Scripts that build objects
---+---
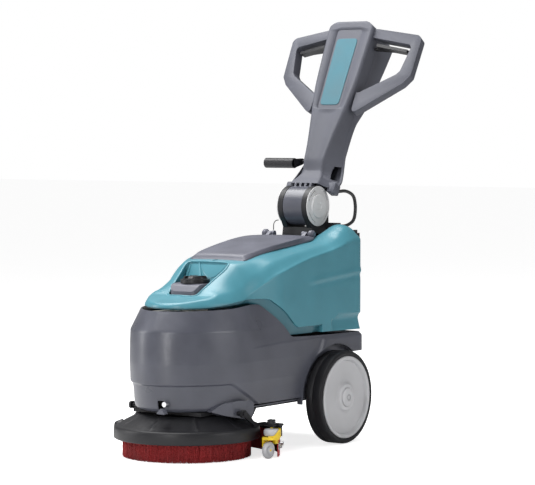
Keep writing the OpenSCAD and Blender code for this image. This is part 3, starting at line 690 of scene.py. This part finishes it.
def tank_solid(wall):
    """Both halves, still alike: each column runs up the band, the side and the edge, then inwards."""
    columns = []
    for kind, t in tank_stations():
        rim = tank_outline(kind, t, 0)
        y = rim.y
        low, panel = tank_bottom(y) + wall, panel_edge(y)
        spine = Vector((0, min(max(y, 60), 640)))
        radius = mix(11, 5, smooth(y, 40, 170))
        edge_top = top_z(rim.x, y) - wall
        column = []
        for share in BAND_SHARES:
            z = mix(low, max(panel, low + 1), share)
            p = tank_outline(kind, t, wall + undercut(y, z, share))
            column.append((p.x, p.y, z))
        for share in spread(0, 1, 42)[1:]:
            z = mix(max(panel, low + 1), edge_top - radius, share)
            p = tank_outline(kind, t, wall - side_relief(y, z))
            column.append((p.x, p.y, z))
        start = tank_outline(kind, t, wall)
        inward = spine - start
        reach = inward.length
        inward.normalize()
        for k in range(1, EDGE_STEPS + 1):
            a = math.radians(90) * k / EDGE_STEPS
            p = start + inward * min(radius * (1 - math.cos(a)), reach)
            column.append((p.x, p.y, top_z(p.x, p.y) - wall - radius * (1 - math.sin(a))))
        for share in spread(0, 1, 26)[1:]:
            p = start + inward * mix(min(radius, reach), reach, share)
            column.append((p.x, p.y, top_z(p.x, p.y) - wall))
        column.append((spine.x, spine.y, low))
        columns.append(column)
    count = len(columns[0])
    verts = [p for c in columns for p in c] + [(-x, y, z) for c in columns for x, y, z in c]
    faces = grid(len(columns), count) + grid(len(columns), count, base=len(verts) // 2)
    return verts, faces, count


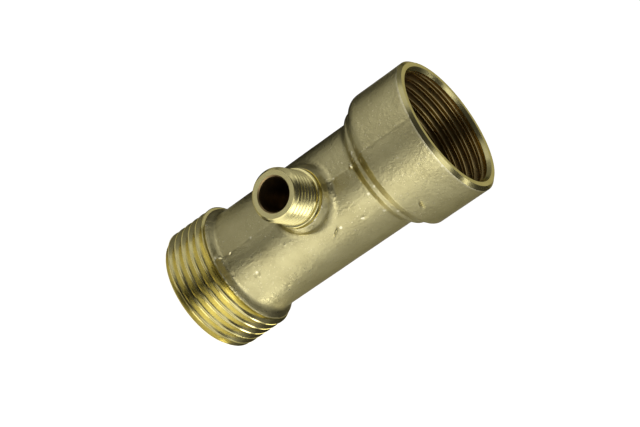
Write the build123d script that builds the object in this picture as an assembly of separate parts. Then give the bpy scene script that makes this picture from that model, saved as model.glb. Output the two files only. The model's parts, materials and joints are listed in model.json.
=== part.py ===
---+---
(INSTRUCTIONS FOR THE TASK): Scan the material above for the string "this" and return the lines that hold it.

(SOLUTION):
Keep writing the OpenSCAD and Blender code for this image. This is part 3, starting at line 690 of scene.py. This part finishes it.
Write the build123d script that builds the object in this picture as an assembly of separate parts. Then give the bpy scene script that makes this picture from that model, saved as model.glb. Output the two files only. The model's parts, materials and joints are listed in model.json.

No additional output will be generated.